Senior Counsel, Criminal Law Policy Section, Department of Justice

Michael Zigayer

I appreciate your question, because it is true that when this particular provision was drafted not every person who falls within the definition of peace officer was included in this new definition of law enforcement officer. My understanding is that the park wardens obtain their peace officer status not through the Criminal Code but through the National Parks Act. Again, I'll take a moment to verify that.

5:05 p.m.

Conservative

Blaine Calkins Conservative Wetaskiwin, AB

This isn't the reason for my question.

Every statute that enforces or creates a law enforcement agency has, of course, it's own legislative framework to do that. There is often a clause in that piece of legislation saying that this person is an ex-officio member of this particular force, or whatever the case might be. That is why I'm asking for clarification.

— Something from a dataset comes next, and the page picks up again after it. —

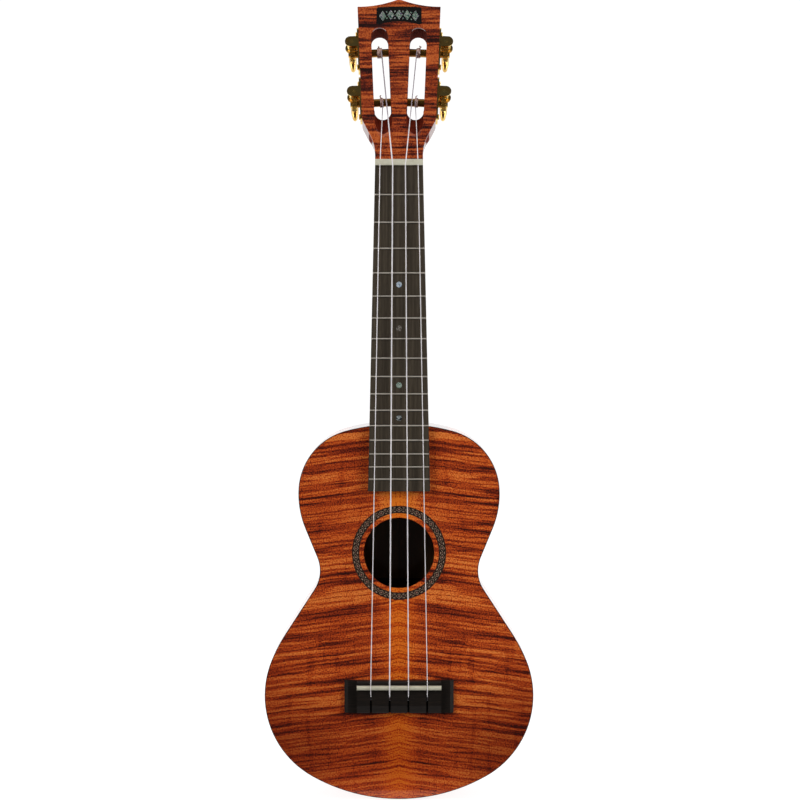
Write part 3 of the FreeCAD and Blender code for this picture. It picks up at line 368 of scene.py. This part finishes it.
def shaded_inside_material():
    """Unfinished wood inside the body, in dark browns that paint the shade inside the closed body."""
    tree = Tree("inside_wood")
    grain = tree.noise(scaled(tree, 2 * MM, 2 * MM, 30 * MM), 1.0, 3.0)
    colour = tree.ramp(grain, ((0.3, srgb(44, 28, 18)), (0.7, srgb(66, 44, 30))))
    tree.set(Base_Color=colour, Roughness=0.85)
    return tree.material


def fingerboard_material():
    """Dark wood with fine fibres and streaks along the neck."""
    tree = Tree("fingerboard_wood")
    streak = tree.noise(scaled(tree, 2.4 * MM, 1.0, 110 * MM), 1.0, 3.0, 0.6)
    fibre = tree.noise(scaled(tree, 0.45 * MM, 0.45 * MM, 7 * MM), 1.0, 2.0, 0.7)
    value = tree.add(tree.times(streak, 0.7), tree.times(fibre, 0.3))
    colour = tree.ramp(value, ((0.3, srgb(44, 38, 30)), (0.5, srgb(66, 58, 48)), (0.7, srgb(88, 78, 64))))
    tree.set(Base_Color=colour, Roughness=tree.smooth(fibre, 0.3, 0.7, 0.52, 0.40), Specular_IOR_Level=0.2)
    tree.bump(fibre, 0.12, 0.15 * MM)
    return tree.material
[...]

If you don't have the answer right now, I think the committee would be happy to get a specific answer if there's somebody you need to refer to or confer with on this particular issue. It is a question that I think the committee should have an answer to, because if there does need to be a technical amendment to the bill to make sure that something like a park warden service dog should be and is intended to be protected under these provisions, then we need to make an amendment to the legislation to do so, and we need to know that as soon as possible.

5:05 p.m.

Senior Counsel, Criminal Law Policy Section, Department of Justice

Michael Zigayer

Madam Chair, I'd be pleased to make that undertaking. I will examine that, and through the minister's office will get the answer to you or through the chair.